The seasonal and shorter-period variation in the motion of a glacier and its relation to stream discharge provide information about the internal plumbing of a glacier, but the acquisition of year-round data with fine time resolution has not been achieved so far. We are developing automated techniques to measure velocity, strain, and seismicity year-round, and to measure stream-discharge characteristics in summer. Velocity is measured over 1 d intervals by automatic photography with control and finer spatial resolution provided by periodic optical surveys. Photography is also used to monitor lake and pot-hole drainings, and stream behavior. The vertical component of surface strain is measured with wire strain meters, usually at a resolution of 2 parts in 10°, at intervals of 1 h or less; average seismicity over the same interval is also measured. Stream stage is monitored by sonic ranger, and water turbidity, electrical conductivity, and temperature are monitored by instruments on board a small floating platform tethered in the stream.

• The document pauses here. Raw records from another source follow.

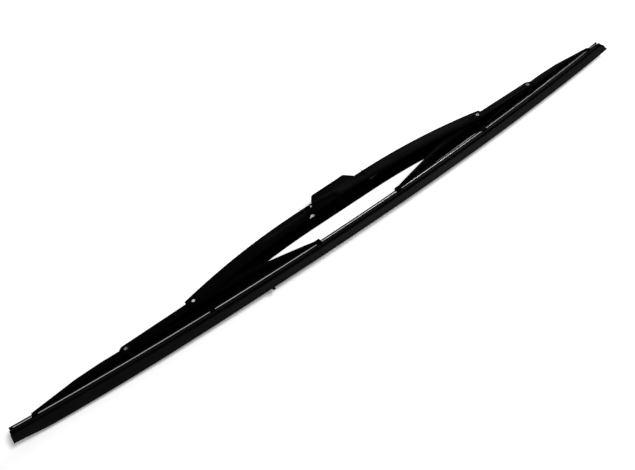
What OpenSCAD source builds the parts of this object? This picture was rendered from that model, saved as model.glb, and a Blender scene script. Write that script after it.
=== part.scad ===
// Long frame-type wiper blade, lying on its side: a pressed steel main lever carries two
// secondary and two outer levers, and their claws hold a bowed rubber with two spring rails.
// The blade runs along X, the arm side is +Y and its width runs along Z.
// Heights are given above the middle of the rails at the blade's centre.

/* [Rubber element] */
// Radius of the bow that the unloaded element takes up
bow_radius = 3300; // [2900:50:3900]
// Length of the element left of the arm hook
rubber_left = 352; // [342:1:362]
// Length of the element right of the arm hook
rubber_right = 348; // [342:1:362]
// Half width of the rubber head above the rails
head_half = 3.1; // [2.7:0.1:3.3]
// Height of the rubber head above the middle of the rails
head_rise = 2.0; // [1.7:0.1:2.2]
// Half width of the rubber left between the two rails
core_half = 0.8; // [0.6:0.1:1.1]
// Half width of the rib between the rails and the collar
rib_half = 2.4; // [2.1:0.1:2.6]
// Half width of the collar under the claw tips
collar_half = 3.3; // [3.0:0.1:3.5]
// Height of the collar
collar_tall = 2.1; // [1.8:0.1:2.3]
// Half width of the tipping neck
neck_half = 0.6; // [0.4:0.1:0.9]
// Depth at which the wiping wedge starts
wedge_drop = 6.2; // [5.8:0.1:6.6]
// Half width of the wiping wedge at its root
wedge_half = 2.9; // [2.4:0.1:3.3]
// Depth at which the wedge runs out into the thin lip
lip_drop = 10.6; // [9.8:0.1:11.2]
// Depth of the wiping edge
edge_drop = 12.2; // [11.8:0.1:12.8]
// Half thickness of the wiping edge
edge_half = 0.4; // [0.3:0.05:0.6]

/* [Spring rails] */
// Thickness of each rail
rail_thick = 1.0; // [0.8:0.1:1.1]
// Distance of the rails' outer edges from the mid-plane
rail_edge = 3.5; // [3.4:0.05:3.8]
// How far the rails stop short of the rubber's ends
rail_short = 1.5; // [0.5:0.5:4]
// Clearance between a rail and its slot
slot_gap = 0.05; // [0.03:0.01:0.1]

/* [Claws] */
// Place of the inner claws along the element
claw_inner_x = 48.1; // [44:0.1:54]
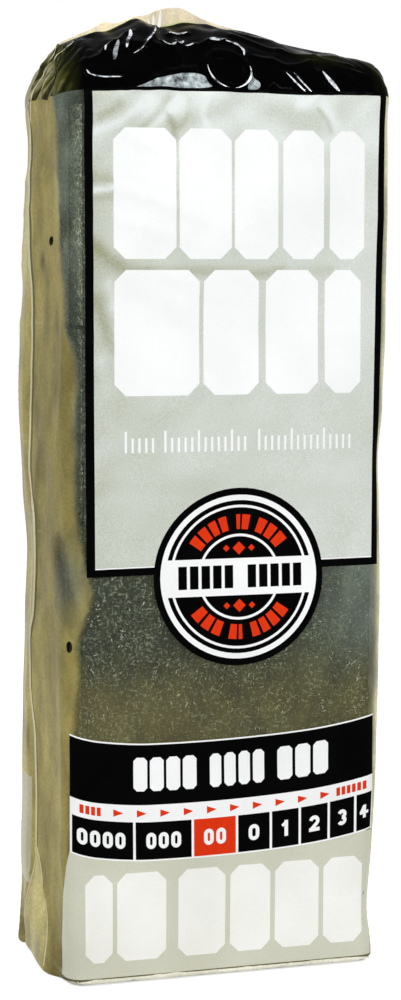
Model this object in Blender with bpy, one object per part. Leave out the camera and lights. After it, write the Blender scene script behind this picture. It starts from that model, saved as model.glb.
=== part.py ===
"""Retail pack of steel wool pads: a printed film bag with side gussets, heat sealed at the top,
holding sixteen folded pads in four tiers of four layers.

Metres, +Z up. The origin is the middle of the base, the printed front faces -Y.
"""
import math

import bmesh
import bpy

# Pads: each is one strip of wool folded over itself, lying across the bag.
PAD_LENGTH = 0.1060
PAD_HEIGHT = 0.0755
PAD_THICKNESS = 0.0170
PLIES = 3
PLY_SLIT = 0.0006
PAD_END_TAPER = 0.0060
PAD_END_SLIT = 0.0038
FOLD_STEPS = 4
TIERS = 4
LAYERS = 4
CLEARANCE = 0.0003

# Film: wall, corners and the room left beside the pads' ends. The bag leans to the right:
# its left wall is upright, and its right wall moves out with height.
FILM = 0.0001
LEFT_SLACK = 0.0046
RIGHT_SLACK = 0.0009
CORNER_RADIUS = 0.0060
BASE_RADIUS = 0.0028
RIGHT_FLARE = 0.0058
RIGHT_FLARE_HEIGHT = 0.0900
REAR_NARROWING = 0.0016
TIER_BULGE = 0.0009
HEADROOM = 0.0012

# Top: a gable that closes on a heat seal, higher left of the middle.
# Each pair is a share of the half width and the rise of the ridge above the shoulder.
RIDGE_RISES = (
    (-1.00, 0.0150),
    (-0.84, 0.0205),
    (-0.64, 0.0255),
    (-0.38, 0.0290),
    (-0.08, 0.0292),
    (0.34, 0.0248),
    (0.68, 0.0205),
    (1.00, 0.0180),
)
LEFT_END_INSET = 0.0080
RIGHT_END_INSET = 0.0060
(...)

Measurements on Fels and Black Rapids Glaciers in the central Alaska Range began in 1986. Some of the notable preliminary results are: much smaller surface vertical strain-rates than are accounted for by simple plane-strain models, evidence for discrete or inhomogeneous motion in the ice, seasonal variations in speed that are quite different on the two glaciers, short-period motion events lasting several days or less, diurnal variations in strain-rate and seismicity, sometimes modulating the short-period events, events that are simultaneous on both glaciers, and correlation between some motion events and stream turbidity and electrical conductivity.